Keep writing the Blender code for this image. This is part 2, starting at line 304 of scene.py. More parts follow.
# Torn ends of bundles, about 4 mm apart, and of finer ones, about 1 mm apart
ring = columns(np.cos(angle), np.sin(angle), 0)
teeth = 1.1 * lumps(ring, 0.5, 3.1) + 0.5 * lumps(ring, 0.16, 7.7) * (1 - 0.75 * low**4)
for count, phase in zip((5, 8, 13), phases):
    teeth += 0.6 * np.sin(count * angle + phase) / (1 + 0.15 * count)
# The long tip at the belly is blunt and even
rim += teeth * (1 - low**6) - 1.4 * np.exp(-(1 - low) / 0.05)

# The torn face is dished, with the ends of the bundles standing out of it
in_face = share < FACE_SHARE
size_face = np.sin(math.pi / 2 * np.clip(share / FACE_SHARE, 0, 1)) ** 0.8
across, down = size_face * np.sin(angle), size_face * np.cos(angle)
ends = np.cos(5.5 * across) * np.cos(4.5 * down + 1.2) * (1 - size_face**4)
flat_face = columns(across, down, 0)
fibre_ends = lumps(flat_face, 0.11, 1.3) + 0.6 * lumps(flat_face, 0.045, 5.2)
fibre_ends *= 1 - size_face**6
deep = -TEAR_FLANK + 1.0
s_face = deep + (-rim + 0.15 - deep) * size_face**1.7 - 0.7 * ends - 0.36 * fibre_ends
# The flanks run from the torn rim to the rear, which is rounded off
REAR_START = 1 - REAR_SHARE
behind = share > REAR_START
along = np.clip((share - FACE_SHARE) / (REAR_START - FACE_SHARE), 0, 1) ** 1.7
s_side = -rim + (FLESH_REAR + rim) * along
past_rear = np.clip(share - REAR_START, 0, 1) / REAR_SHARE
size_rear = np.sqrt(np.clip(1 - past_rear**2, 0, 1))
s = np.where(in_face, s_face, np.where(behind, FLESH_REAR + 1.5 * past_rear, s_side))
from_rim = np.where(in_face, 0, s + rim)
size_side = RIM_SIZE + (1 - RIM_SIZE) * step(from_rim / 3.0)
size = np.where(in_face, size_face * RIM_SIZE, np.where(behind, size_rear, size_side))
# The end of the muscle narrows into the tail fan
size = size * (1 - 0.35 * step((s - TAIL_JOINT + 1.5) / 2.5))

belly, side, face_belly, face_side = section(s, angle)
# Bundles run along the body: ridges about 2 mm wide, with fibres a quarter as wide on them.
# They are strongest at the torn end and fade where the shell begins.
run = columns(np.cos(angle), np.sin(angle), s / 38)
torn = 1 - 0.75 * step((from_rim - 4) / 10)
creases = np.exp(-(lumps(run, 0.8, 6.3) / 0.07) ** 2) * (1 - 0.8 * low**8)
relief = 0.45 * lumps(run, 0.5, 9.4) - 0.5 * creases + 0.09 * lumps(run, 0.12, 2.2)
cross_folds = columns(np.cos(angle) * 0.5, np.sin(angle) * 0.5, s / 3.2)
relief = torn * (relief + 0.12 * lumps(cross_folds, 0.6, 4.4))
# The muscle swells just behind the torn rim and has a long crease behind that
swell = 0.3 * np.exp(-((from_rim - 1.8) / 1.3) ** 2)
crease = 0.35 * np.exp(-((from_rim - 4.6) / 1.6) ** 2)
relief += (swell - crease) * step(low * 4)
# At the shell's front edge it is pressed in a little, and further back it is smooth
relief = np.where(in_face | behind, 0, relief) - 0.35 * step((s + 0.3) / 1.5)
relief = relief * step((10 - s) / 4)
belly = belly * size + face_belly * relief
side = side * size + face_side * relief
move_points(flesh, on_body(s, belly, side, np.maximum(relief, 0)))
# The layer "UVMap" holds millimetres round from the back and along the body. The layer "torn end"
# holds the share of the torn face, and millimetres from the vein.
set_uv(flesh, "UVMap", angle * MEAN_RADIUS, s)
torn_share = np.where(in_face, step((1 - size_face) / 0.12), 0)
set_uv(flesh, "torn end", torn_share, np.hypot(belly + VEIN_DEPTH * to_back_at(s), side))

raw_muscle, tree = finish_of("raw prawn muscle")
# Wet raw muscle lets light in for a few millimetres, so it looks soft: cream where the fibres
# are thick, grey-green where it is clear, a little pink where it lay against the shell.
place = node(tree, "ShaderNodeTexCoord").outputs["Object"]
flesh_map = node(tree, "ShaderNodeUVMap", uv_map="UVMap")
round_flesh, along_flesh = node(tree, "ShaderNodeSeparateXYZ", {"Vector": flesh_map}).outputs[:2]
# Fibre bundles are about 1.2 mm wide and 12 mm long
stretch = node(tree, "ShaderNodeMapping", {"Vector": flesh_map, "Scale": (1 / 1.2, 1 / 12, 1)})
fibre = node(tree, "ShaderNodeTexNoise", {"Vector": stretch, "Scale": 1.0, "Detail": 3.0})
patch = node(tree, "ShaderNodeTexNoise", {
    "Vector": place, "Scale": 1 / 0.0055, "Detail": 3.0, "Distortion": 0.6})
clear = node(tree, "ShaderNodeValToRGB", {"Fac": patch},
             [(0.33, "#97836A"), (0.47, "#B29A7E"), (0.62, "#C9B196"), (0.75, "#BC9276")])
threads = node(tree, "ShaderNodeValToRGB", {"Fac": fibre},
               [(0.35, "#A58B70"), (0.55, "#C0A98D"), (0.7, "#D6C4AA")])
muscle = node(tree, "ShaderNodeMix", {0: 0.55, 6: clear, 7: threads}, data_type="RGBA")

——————

▶ [What is required] Restate the listing above word for word.

▶ [Solution to this task]
Keep writing the Blender code for this image. This is part 2, starting at line 304 of scene.py. More parts follow.
# Torn ends of bundles, about 4 mm apart, and of finer ones, about 1 mm apart
ring = columns(np.cos(angle), np.sin(angle), 0)
teeth = 1.1 * lumps(ring, 0.5, 3.1) + 0.5 * lumps(ring, 0.16, 7.7) * (1 - 0.75 * low**4)
for count, phase in zip((5, 8, 13), phases):
    teeth += 0.6 * np.sin(count * angle + phase) / (1 + 0.15 * count)
# The long tip at the belly is blunt and even
rim += teeth * (1 - low**6) - 1.4 * np.exp(-(1 - low) / 0.05)

# The torn face is dished, with the ends of the bundles standing out of it
in_face = share < FACE_SHARE
size_face = np.sin(math.pi / 2 * np.clip(share / FACE_SHARE, 0, 1)) ** 0.8
across, down = size_face * np.sin(angle), size_face * np.cos(angle)
ends = np.cos(5.5 * across) * np.cos(4.5 * down + 1.2) * (1 - size_face**4)
flat_face = columns(across, down, 0)
fibre_ends = lumps(flat_face, 0.11, 1.3) + 0.6 * lumps(flat_face, 0.045, 5.2)
fibre_ends *= 1 - size_face**6
deep = -TEAR_FLANK + 1.0
s_face = deep + (-rim + 0.15 - deep) * size_face**1.7 - 0.7 * ends - 0.36 * fibre_ends
# The flanks run from the torn rim to the rear, which is rounded off
REAR_START = 1 - REAR_SHARE
behind = share > REAR_START
along = np.clip((share - FACE_SHARE) / (REAR_START - FACE_SHARE), 0, 1) ** 1.7
s_side = -rim + (FLESH_REAR + rim) * along
past_rear = np.clip(share - REAR_START, 0, 1) / REAR_SHARE
size_rear = np.sqrt(np.clip(1 - past_rear**2, 0, 1))
s = np.where(in_face, s_face, np.where(behind, FLESH_REAR + 1.5 * past_rear, s_side))
from_rim = np.where(in_face, 0, s + rim)
size_side = RIM_SIZE + (1 - RIM_SIZE) * step(from_rim / 3.0)
size = np.where(in_face, size_face * RIM_SIZE, np.where(behind, size_rear, size_side))
# The end of the muscle narrows into the tail fan
size = size * (1 - 0.35 * step((s - TAIL_JOINT + 1.5) / 2.5))

belly, side, face_belly, face_side = section(s, angle)
# Bundles run along the body: ridges about 2 mm wide, with fibres a quarter as wide on them.
# They are strongest at the torn end and fade where the shell begins.
run = columns(np.cos(angle), np.sin(angle), s / 38)
torn = 1 - 0.75 * step((from_rim - 4) / 10)
creases = np.exp(-(lumps(run, 0.8, 6.3) / 0.07) ** 2) * (1 - 0.8 * low**8)
relief = 0.45 * lumps(run, 0.5, 9.4) - 0.5 * creases + 0.09 * lumps(run, 0.12, 2.2)
cross_folds = columns(np.cos(angle) * 0.5, np.sin(angle) * 0.5, s / 3.2)
relief = torn * (relief + 0.12 * lumps(cross_folds, 0.6, 4.4))
# The muscle swells just behind the torn rim and has a long crease behind that
swell = 0.3 * np.exp(-((from_rim - 1.8) / 1.3) ** 2)
crease = 0.35 * np.exp(-((from_rim - 4.6) / 1.6) ** 2)
relief += (swell - crease) * step(low * 4)
# At the shell's front edge it is pressed in a little, and further back it is smooth
relief = np.where(in_face | behind, 0, relief) - 0.35 * step((s + 0.3) / 1.5)
relief = relief * step((10 - s) / 4)
belly = belly * size + face_belly * relief
side = side * size + face_side * relief
move_points(flesh, on_body(s, belly, side, np.maximum(relief, 0)))
# The layer "UVMap" holds millimetres round from the back and along the body. The layer "torn end"
# holds the share of the torn face, and millimetres from the vein.
set_uv(flesh, "UVMap", angle * MEAN_RADIUS, s)
torn_share = np.where(in_face, step((1 - size_face) / 0.12), 0)
set_uv(flesh, "torn end", torn_share, np.hypot(belly + VEIN_DEPTH * to_back_at(s), side))

raw_muscle, tree = finish_of("raw prawn muscle")
# Wet raw muscle lets light in for a few millimetres, so it looks soft: cream where the fibres
# are thick, grey-green where it is clear, a little pink where it lay against the shell.
place = node(tree, "ShaderNodeTexCoord").outputs["Object"]
flesh_map = node(tree, "ShaderNodeUVMap", uv_map="UVMap")
round_flesh, along_flesh = node(tree, "ShaderNodeSeparateXYZ", {"Vector": flesh_map}).outputs[:2]
# Fibre bundles are about 1.2 mm wide and 12 mm long
stretch = node(tree, "ShaderNodeMapping", {"Vector": flesh_map, "Scale": (1 / 1.2, 1 / 12, 1)})
fibre = node(tree, "ShaderNodeTexNoise", {"Vector": stretch, "Scale": 1.0, "Detail": 3.0})
patch = node(tree, "ShaderNodeTexNoise", {
    "Vector": place, "Scale": 1 / 0.0055, "Detail": 3.0, "Distortion": 0.6})
clear = node(tree, "ShaderNodeValToRGB", {"Fac": patch},
             [(0.33, "#97836A"), (0.47, "#B29A7E"), (0.62, "#C9B196"), (0.75, "#BC9276")])
threads = node(tree, "ShaderNodeValToRGB", {"Fac": fibre},
               [(0.35, "#A58B70"), (0.55, "#C0A98D"), (0.7, "#D6C4AA")])
muscle = node(tree, "ShaderNodeMix", {0: 0.55, 6: clear, 7: threads}, data_type="RGBA")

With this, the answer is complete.